The energy of a bullet is not actually very much, but it's very focused on a small area. So if you can distribute it out then it's easier to slow down. And that's where the second layer comes in. So behind it you put a polycarbonate usually, a plastic, which is very soft but very tough. So it can deform an awful lot and absorb an awful lot of the energy in the process of doing so.

So what's an interesting thing actually to finish on is the fact that you can have one way glass. So if you have a layer of glass followed by a layer of polycarbonate, the glass flattens the bullet, the polycarbonate catches whatever's left. So what's a nice illustration of this is the fact that if you're firing in one direction you have the glass first, that flattens the bullet and then that moves into a polycarbonate layer, which then absorbs the energy. If however you're firing back in the other direction, you first punch straight through the polycarbonate layer, hit the glass layer, which then fails in tension and spawns lots of small fragments of glass.

Chris - So James Bond could  - if he wanted to - shoot some enemies from inside his car and his bullet proof glass windscreen will allow him to do that. But as long as he doesn't shoot first then he's going to fend off any of the enemies bullets!

James - Yes. So long as you put your glass in the window the right way!

Chris - Yeah. And does it really work?
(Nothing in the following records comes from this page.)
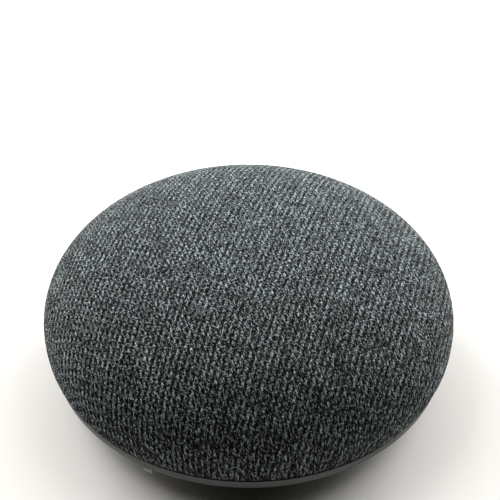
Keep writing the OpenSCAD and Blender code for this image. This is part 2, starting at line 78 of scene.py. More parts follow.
# Knit: one wale is a column of stitches, half a course is the step between staggered pits
WALE = 0.86 * MM
HALF_COURSE = 1.17 * MM
WALE_TURN = math.radians(110)
COVER_T = 1.0 * MM
HEM_ROUND = 0.8 * MM
HEM_IN_R = HALF_W - 3.5 * MM
PIT_DEPTH = 0.42 * MM
STRAND_RISE = 0.10 * MM
# Place of the raised strand beside each pit, along the stitch lattice's two diagonals
STRAND_AT = (0.46, -0.07)


# ---------- node graphs ----------


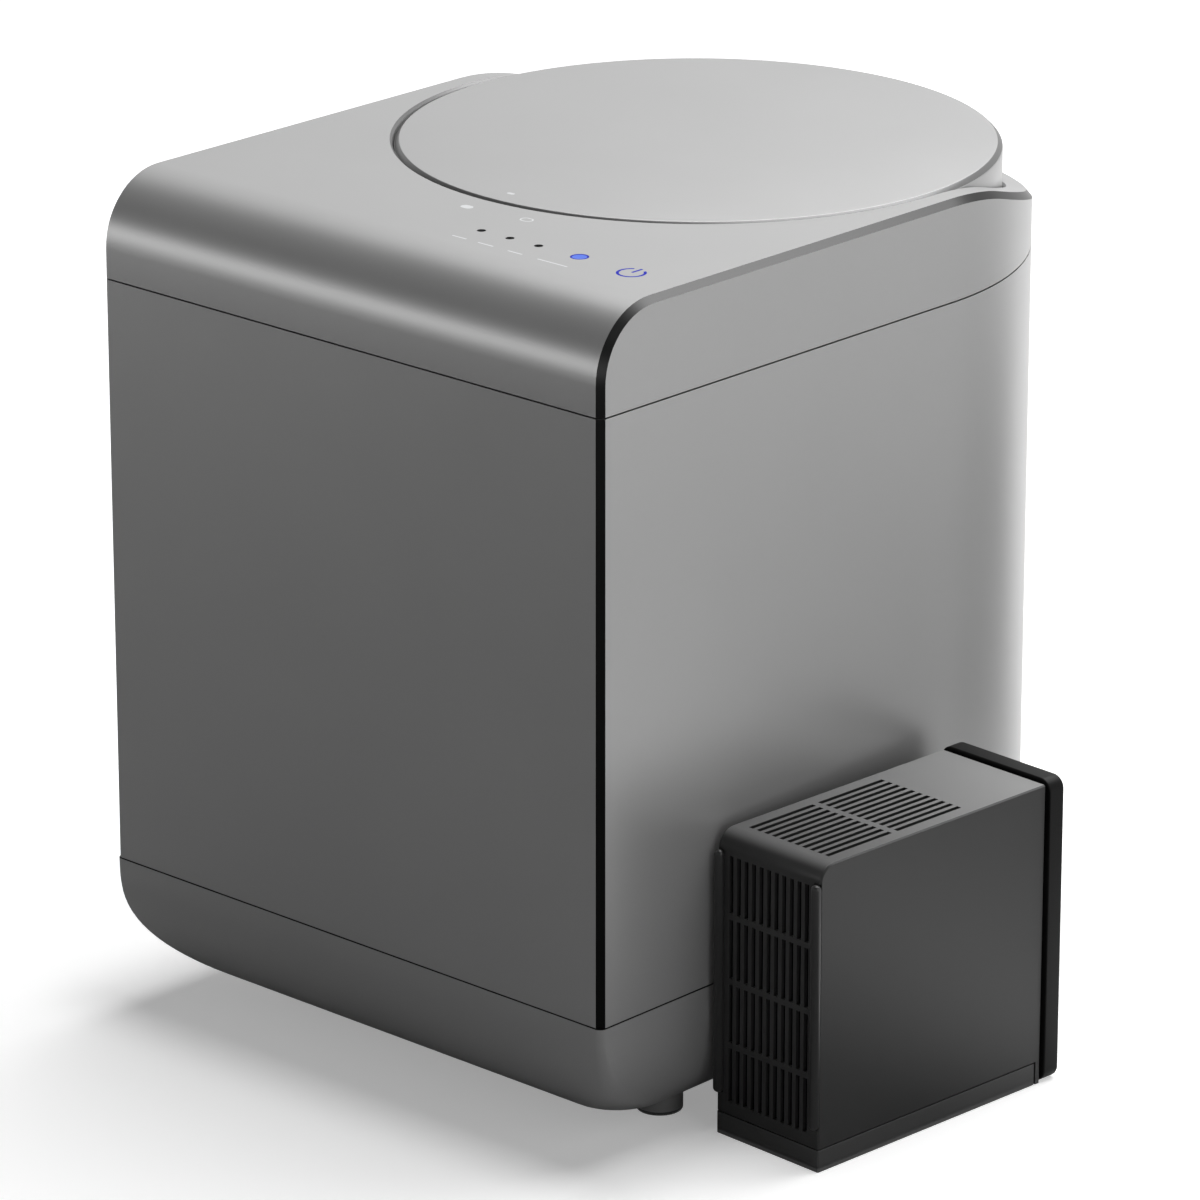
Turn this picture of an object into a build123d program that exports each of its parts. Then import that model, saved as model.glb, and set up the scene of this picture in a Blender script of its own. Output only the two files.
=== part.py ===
from build123d import *
from math import acos, atan2, copysign, cos, degrees, hypot, pi, radians, sin, sqrt, tan
import os

# Electric food waste composter with its deodorising filter cartridge standing beside it.
# The machine is drawn about its own centre line: X to the right seen from the front, Y from the
# front face to the back, Z up from the floor. The cartridge is drawn about its own centre line.
# Both are set into the shared frame, whose origin is the bottom centre of the box round the pair.

os.makedirs("parts", exist_ok=True)

# ---------------------------------------------------------------- body sizes, mm
body_w = 330.0  # across the flat sides
side_depth = 249.0  # front face to the axis of the half-round back, which the lid shares
foot_h = 6.0  # floor to underside
base_h = 70.0  # underside to lower seam
cart_h = 156.0  # filter cartridge, which sets how tall the sleeve is
sleeve_h = cart_h + 146.0  # lower seam to upper seam
cover_h = 51.0  # upper seam to the flat top
wall = 3.0  # moulded shells
seam_gap = 0.8  # open seam between two shells
edge_chamfer = 3.2  # facet between the front-and-top wrap and the side panels
cover_front_r = 36.0  # front edge of the top
base_front_r = 66.0  # front edge of the underside
base_side_r = 45.0  # side and back edges of the underside
base_corner_top = 3.8  # upright corners of the base at the seam, and what they gain below
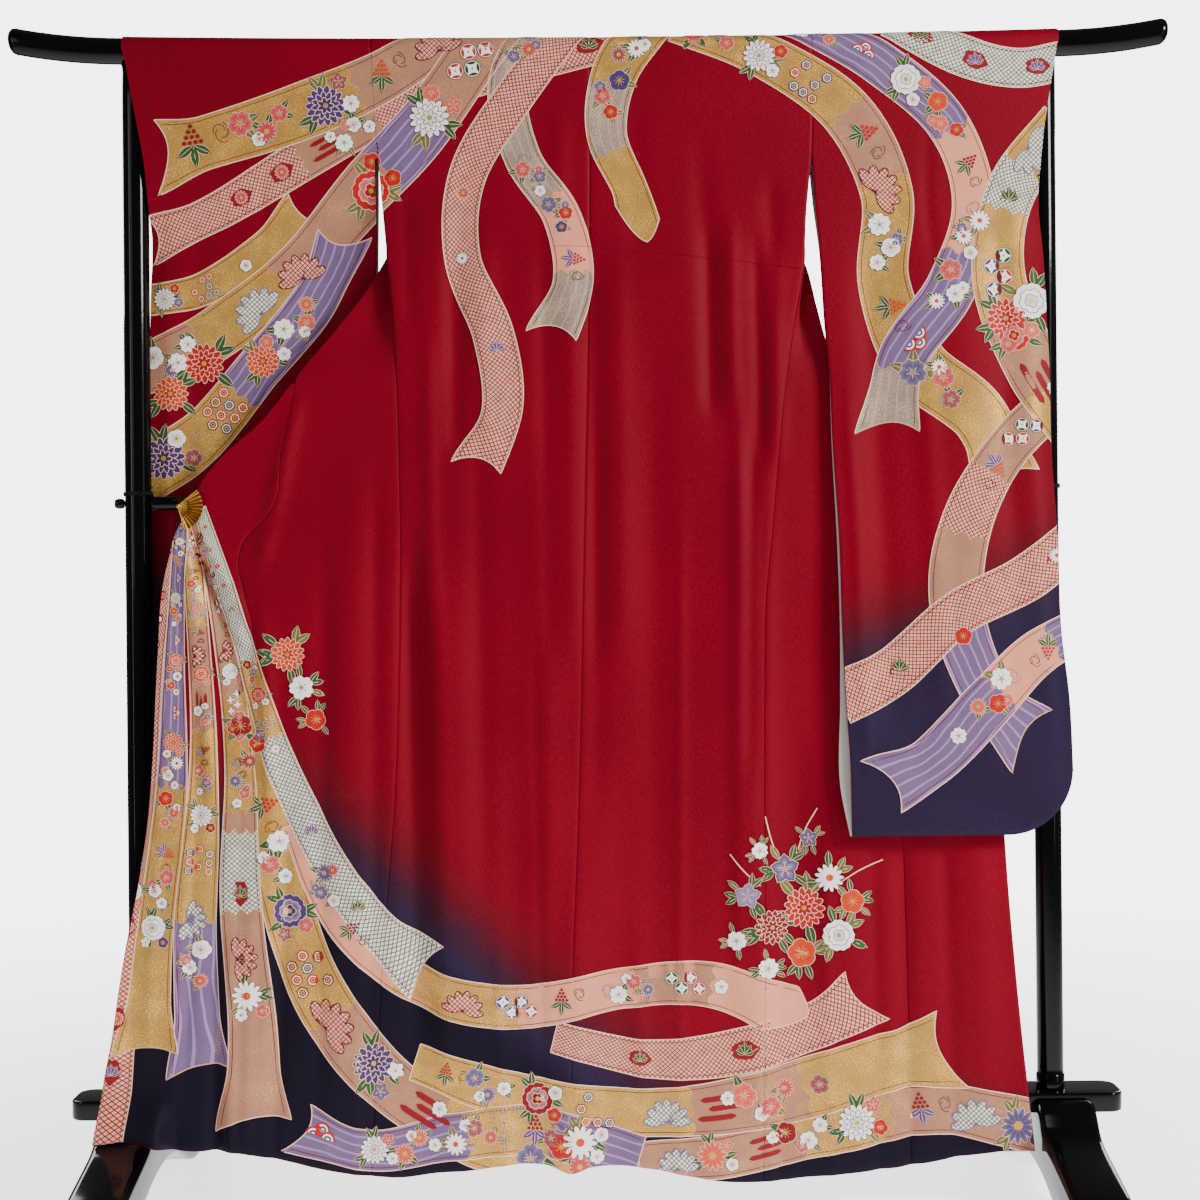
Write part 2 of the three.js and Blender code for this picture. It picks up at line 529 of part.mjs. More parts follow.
// The bar is a row of rings along X with rounded ends.
function barGeometry() {
  const sides = 16;
  const stations = [];
  const last = BAR.half;
  const roundings = [
    { back: 0, size: 0.45 }, { back: 2, size: 0.75 }, { back: 6, size: 0.94 }, { back: 12, size: 1 },
  ];
  for (const r of roundings) stations.push({ x: -last + r.back, size: r.size });
  const right = [220, 440, POST.x, BAR.upturnFrom, 740, 790];
  const left = [...right].reverse().map((x) => -x);
  for (const x of [...left, 0, ...right]) stations.push({ x, size: 1 });
  for (const r of [...roundings].reverse()) stations.push({ x: last - r.back, size: r.size });
  const vertices = [];
  for (const s of stations) {
    for (let i = 0; i < sides; i++) {
      const a = (i / sides) * 2 * Math.PI;
      const reach = BAR.radius * s.size;
      vertices.push(new THREE.Vector3(s.x, reach * Math.cos(a), barAxis(s.x) + reach * Math.sin(a)));
    }
  }
  const index = [];
  for (let s = 0; s < stations.length - 1; s++) {
    for (let i = 0; i < sides; i++) {
      const j = (i + 1) % sides;
      const [a, b, c, d] = [s * sides + i, s * sides + j, (s + 1) * sides + j, (s + 1) * sides + i];
      index.push(a, b, c, a, c, d);
    }
  }
  const end = (stations.length - 1) * sides;
  for (let i = 1; i < sides - 1; i++) {
    index.push(0, i + 1, i);
    index.push(end, end + i, end + i + 1);
  }
  const geometry = new THREE.BufferGeometry();
  geometry.setAttribute("position", positions(vertices));
  geometry.setIndex(outward(index, vertices));
  return geometry;
}

function lathe(profile, segments) {
  return new THREE.LatheGeometry(profile.map(([r, h]) => new THREE.Vector2(r, h)), segments);
}

// Posts stand on the low rail under the bar; each has a hole for the peg of its arm.
function postGeometry() {
  const bottom = RAIL.top + GAP;
  const top = barTop(POST.x - POST.radius) - 2 * BAR.radius - GAP;
  const collarTop = bottom + POST.collarHeight;
  const post = lathe([
    [0, bottom], [POST.collarRadius, bottom], [POST.collarRadius, collarTop],
    [POST.radius, collarTop + POST.chamfer], [POST.radius, top], [0, top],
  ], 20);
  post.rotateX(Math.PI / 2);
  const hole = new THREE.CylinderGeometry(ARM.pegRadius + GAP, ARM.pegRadius + GAP, 4 * POST.radius, 12);
  hole.rotateZ(Math.PI / 2);
  hole.translate(0, 0, ARM.z);
  return fromSolid(toSolid(post).subtract(toSolid(hole)));
}

function railGeometry() {
  const { corner, bevel } = RAIL;
  const shape = new THREE.Shape();
  const [x, y] = [RAIL.half, RAIL.depth / 2];
  shape.moveTo(-x + corner, -y);
  shape.lineTo(x - corner, -y);
  shape.absarc(x - corner, -y + corner, corner, -Math.PI / 2, 0, false);
  shape.absarc(x - corner, y - corner, corner, 0, Math.PI / 2, false);
  shape.absarc(-x + corner, y - corner, corner, Math.PI / 2, Math.PI, false);
  shape.absarc(-x + corner, -y + corner, corner, Math.PI, 1.5 * Math.PI, false);
  const rail = new THREE.ExtrudeGeometry(shape, {
    depth: RAIL.top - RAIL.bottom - 2 * bevel, bevelEnabled: true, bevelThickness: bevel, bevelSize: bevel,
    bevelOffset: -bevel, bevelSegments: 1, curveSegments: 4,
  });
  rail.translate(0, 0, RAIL.bottom + bevel);
  return rail;
}

// Side view of a foot: an arch on two pads, with a hump that has a notch for the rail.
// The table is the upper outline of one half, from the toe up to the hump.
const footTop = [
  { y: 285, z: 0 }, { y: 285, z: 36 }, { y: 277, z: 58 }, { y: 259, z: 70 }, { y: 219, z: 80 },
  { y: 165, z: 92 }, { y: 118, z: 102 }, { y: 91, z: 111 }, { y: 80, z: 124 }, { y: 71, z: 136 },
  { y: 60, z: 146 }, { y: 50, z: 150 },
];
function footGeometry() {
  const { reach, width, rounding, arch, pad, spring } = FOOT;
  const shape = new THREE.Shape();
  shape.moveTo(-reach, 0);
  shape.lineTo(-reach + pad, 0);
  shape.bezierCurveTo(-reach + pad + spring, 0, -arch.handle, arch.height, 0, arch.height);
  shape.bezierCurveTo(arch.handle, arch.height, reach - pad - spring, 0, reach - pad, 0);
  for (const { y, z } of footTop) shape.lineTo(y, z);
  for (const { y, z } of footTop.slice(1).reverse()) shape.lineTo(-y, z);
  const foot = new THREE.ExtrudeGeometry(shape, {
    depth: width - 2 * rounding, bevelEnabled: true, bevelThickness: rounding, bevelSize: rounding,
    bevelOffset: -rounding, bevelSegments: 3, curveSegments: 9,
  });
  foot.translate(0, 0, -width / 2 + rounding);
  foot.rotateY(Math.PI / 2);
  foot.rotateX(Math.PI / 2);
  const seat = RAIL.bottom - GAP;
  const notch = new THREE.BoxGeometry(2 * width, RAIL.depth + 2 * GAP, RAIL.depth);
  notch.translate(0, 0, seat + RAIL.depth / 2);
  return fromSolid(toSolid(foot).subtract(toSolid(notch)));
}

// An arm tied to the inner side of a post, with a peg into or through the post; side is -1 at the left.
// The profile runs outwards along the arm: radius, then distance from the middle of the stand.
function armGeometry(side, knob) {
  const shoulderAt = POST.x - POST.radius - 3 * GAP;
  const outer = POST.x + POST.radius;
  const r = ARM.radius;
  const profile = [[0, ARM.end], [r - ARM.chamfer, ARM.end], [r, ARM.end + ARM.chamfer], [r, shoulderAt]];
  profile.push([ARM.pegRadius, shoulderAt]);
  if (knob) {
    const k = ARM.knobRadius;
    profile.push([ARM.pegRadius, outer + 2], [k * 0.8, outer + 2], [k, outer + 5], [k, outer + 11],
      [k * 0.6, outer + 15], [0, outer + 16]);
  } else {
    profile.push([ARM.pegRadius, POST.x + ARM.pegPast], [0, POST.x + ARM.pegPast]);
  }
  const arm = lathe(profile, 16);
  arm.rotateZ(-side * Math.PI / 2);
  arm.translate(0, 0, ARM.z);
  return arm;
}

// The black cord wound round the post above the arm.
function tieGeometry() {
  const ring = lathe(evenly(8).map((t) => {
    const a = 2 * Math.PI * t;
    return [POST.radius + GAP + TIE.cord * (1 + Math.cos(a)), TIE.halfHeight * Math.sin(a)];
  }), 20);
  ring.rotateX(Math.PI / 2);
  ring.translate(0, 0, ARM.z + ARM.radius + TIE.lift);
  return ring;
}

// Ribbed fan: a flat sector whose front face rises and falls from rib to rib.
function fanGeometry() {
  const steps = FAN.ribs * 2;
  const vertices = [];
  for (let i = 0; i <= steps; i++) {
    const a = radians(lerp(FAN.from, FAN.to, i / steps));
    const ridge = i % 2 ? FAN.ridge : 0;
    for (const [r, lift] of [[FAN.hub, 0.3], [FAN.radius, 1]]) {
      const [x, z] = [r * Math.cos(a), r * Math.sin(a)];
      vertices.push(new THREE.Vector3(x, -FAN.thickness - ridge * lift, z), new THREE.Vector3(x, 0, z));
    }
  }
  const index = [];
  const quad = (a, b, c, d) => index.push(a, b, c, a, c, d);
  for (let i = 0; i < steps; i++) {
    const [a, b] = [4 * i, 4 * (i + 1)];
    quad(a, a + 2, b + 2, b);
    quad(a + 1, b + 1, b + 3, a + 3);
    quad(a + 2, a + 3, b + 3, b + 2);
    quad(a, b, b + 1, a + 1);
  }
  const end = 4 * steps;
  quad(0, 1, 3, 2);
  quad(end, end + 2, end + 3, end + 1);
  const geometry = new THREE.BufferGeometry();
  geometry.setAttribute("position", positions(vertices));
  geometry.setIndex(outward(index, vertices));
  return geometry;
}

// A clip: front and back jaw round the cloth's edge, joined outside it by a block against the arm's end.
const CLIP = { jawGap: 7.4, jaw: 2, reach: 24, height: 26, block: 6.5, belowArm: 6, behind: 6 };
const clipFront = (clothY) => clothY - CLIP.jawGap / 2;
function clipGeometry(side, clothY) {
  const outer = ARM.end - GAP;
  const blockFrom = outer - CLIP.block;
  const part = (fromX, toX, fromY, toY) => {
    const box = new THREE.BoxGeometry(toX - fromX, toY - fromY, CLIP.height);
    box.translate((side * (fromX + toX)) / 2, (fromY + toY) / 2, ARM.z - CLIP.belowArm);
    return toSolid(box);
  };
  const jaw = (y) => part(blockFrom - CLIP.reach, blockFrom + 1, y - CLIP.jaw / 2, y + CLIP.jaw / 2);
  const block = part(blockFrom, outer, clipFront(clothY) - CLIP.jaw / 2, CLIP.behind);
  return fromSolid(jaw(clipFront(clothY)).add(jaw(clothY + CLIP.jawGap / 2)).add(block));
}

// ---- Scene graph ----
const group = new THREE.Group();
function place(name, geometry, material, position = [0, 0, 0]) {
  const mesh = new THREE.Mesh(geometry, material);
  mesh.name = name;
  mesh.position.set(...position);
  group.add(mesh);
}

const bodyColumns = evenly(9);
const overlapColumns = evenly(5);
const collarLowest = 1050;
const overlapLeft = (z) => read(overlapSeamLeft, "z", "x", z);
const overlapRight = (z) => read(overlapSeamRight, "z", "x", z);
const edgeLeft = (z) => read(outerEdgeLeft, "z", "x", z);
const edgeRight = (z) => read(outerEdgeRight, "z", "x", z);
const limitLeft = (z) => (
  z > overlapTop.left ? edgeLeft(z) : Math.max(edgeLeft(z), overlapLeft(z)) + halfGap);
const limitRight = (z) => (
  z > overlapTop.right ? edgeRight(z) : Math.min(edgeRight(z), overlapRight(z)) - halfGap);

// Above the armpit the side edge of a front lies next to the sleeve, below it next to the back.
const armpit = 1361;
const frontSideLeft = (z) => sideLeft(z) + halfGap * (z > armpit ? 1 : -1);
const frontSideRight = (z) => sideRight(z) - halfGap * (z > armpit ? 1 : -1);

const cloth = {
  back_left: backGrid((z) => centre(z) - halfGap, (z) => sideLeft(z) + halfGap, bodyColumns),
  back_right: backGrid((z) => centre(z) + halfGap, (z) => sideRight(z) - halfGap, bodyColumns),
  front_left: frontGrid(-1, frontSideLeft, edgeLeft, limitLeft, bodyColumns),
  front_right: frontGrid(1, frontSideRight, edgeRight, limitRight, bodyColumns),
  okumi_left: overlapGrid((z) => overlapLeft(z) - halfGap, edgeLeft, overlapTop.left, overlapColumns),
  okumi_right: overlapGrid((z) => overlapRight(z) + halfGap, edgeRight, overlapTop.right, overlapColumns),
  collar_left: collarGrid(-1, edgeLeft, collarLowest, collarColumns),
  collar_right: collarGrid(1, edgeRight, collarLowest, collarColumns),
  sleeve_left_near: sleeveGrid(sleeveLeft, "near", -1),
  sleeve_left_far: sleeveGrid(sleeveLeft, "far", 5),
  sleeve_right_near: sleeveGrid(sleeveRight, "near", -3),
  sleeve_right_far: sleeveGrid(sleeveRight, "far", 3),
};
for (const [name, grid] of Object.entries(cloth)) place(name, wallGeometry(grid), clothFinish());

place("top_bar", barGeometry(), lacquer());
place("low_rail", railGeometry(), lacquer());
for (const [name, side] of [["left", -1], ["right", 1]]) {
  place(`post_${name}`, postGeometry(), lacquer(), [side * POST.x, 0, 0]);
  place(`foot_${name}`, footGeometry(), lacquer(), [side * FOOT.x, 0, 0]);
  place(`arm_${name}`, armGeometry(side, side < 0), lacquer());
  place(`tie_${name}`, tieGeometry(), lacquer(), [side * POST.x, 0, 0]);
}
const gripLeft = nearDepth(edgeLeft(ARM.z), ARM.z);
const gripRight = nearDepth(edgeRight(ARM.z), ARM.z);
place("clip_left", clipGeometry(-1, gripLeft), brass());
place("clip_right", clipGeometry(1, gripRight), lacquer());
place("fan_left", fanGeometry(), brass(), [FAN.x, clipFront(gripLeft) - CLIP.jaw / 2 - GAP, FAN.z]);

export default group;
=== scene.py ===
"""A furisode kimono spread over a lacquered stand: its silk, dyed bands, flowers, stand and studio.

Sizes are in millimetres, as a maker would give them, and turn into metres where a mesh is made.
"""

import math
import random

import bmesh
import bpy
import numpy as np
from mathutils import Matrix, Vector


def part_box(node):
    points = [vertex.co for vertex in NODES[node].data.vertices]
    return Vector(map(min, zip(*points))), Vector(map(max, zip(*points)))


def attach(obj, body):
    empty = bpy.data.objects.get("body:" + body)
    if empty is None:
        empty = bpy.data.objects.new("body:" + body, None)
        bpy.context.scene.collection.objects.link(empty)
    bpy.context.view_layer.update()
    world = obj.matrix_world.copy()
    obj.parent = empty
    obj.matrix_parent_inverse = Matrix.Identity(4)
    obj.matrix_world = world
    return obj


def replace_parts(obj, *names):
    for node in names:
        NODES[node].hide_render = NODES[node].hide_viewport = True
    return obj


bl_info = {
    "name": "Furisode on a stand",
    "version": (1, 0, 0),
    "blender": (4, 5, 0),
    "location": "View3D > Sidebar > Kimono",
    "description": "Builds the silk, the dyed bands and flowers, the stand and the studio",
    "category": "Object",
}

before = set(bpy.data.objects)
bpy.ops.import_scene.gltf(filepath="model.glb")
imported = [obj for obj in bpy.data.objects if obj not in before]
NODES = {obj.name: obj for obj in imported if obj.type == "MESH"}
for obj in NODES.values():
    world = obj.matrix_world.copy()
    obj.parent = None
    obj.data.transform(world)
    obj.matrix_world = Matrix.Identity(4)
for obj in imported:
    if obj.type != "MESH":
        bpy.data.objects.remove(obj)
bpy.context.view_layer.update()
MM = 0.001

# ---------------------------------------------------------------- sizes of the garment and the stand
WALL = 1.8
GAP = 0.3
HALF_GAP = 0.01
BAR_RADIUS = 19
BAR_HALF = 845
BAR_TOP_MIDDLE = 1693
BAR_TOP_AT_POSTS = 1700
BAR_UPTURN = 13.5
BAR_UPTURN_FROM = 690
CLOTH_RADIUS = BAR_RADIUS + GAP + WALL / 2
POST_X = 662
POST_RADIUS = 19
RAIL_TOP = 158
RAIL_BOTTOM = 130
RAIL_HALF = 761
RAIL_DEPTH = 76
RAIL_CORNER = 22
FOOT_X = 672
FOOT_WIDTH = 84
FOOT_REACH = 285
ARM_Z = 1021
ARM_RADIUS = 10
ARM_END = 597
FAN_X = -596
FAN_Z = 1015
FAN_RADIUS = 36
SIDES = (("left", -1), ("right", 1))
NECK_HALF = 88
ARMPIT = 1361
FLAT_BELOW = 1160
FLAT_ABOVE = 1275
TOP_ROW = 1664
HEM_ROWS_FROM = 300
FLAP_TOP = 1340
CHEST_LOW = 1440
RED_LINING_BELOW = 640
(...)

Can you really fend off a bullet with glass or is it there really to stop your windscreen demolishing with a stone or something but not a bullet?

James - Yes. So possibly a better description would be bullet resistant plastic with a bit of glass. So for a start these things are pretty thick. You can have them up to a couple of inches thick, and so obviously an awful lot of energy can be absorbed. It's worth pointing out that to use the James Bond analogy, I think it was Tomorrow Never Dies has a car where the bad guys are trying to break into it using hammers and bullets and absolutely nothing happens to the surface of the windows in the car. That is not the case, you will cause some damage relatively easily, but it will take a lot more effort to damage all the way through those multiple layers, in order to get inside.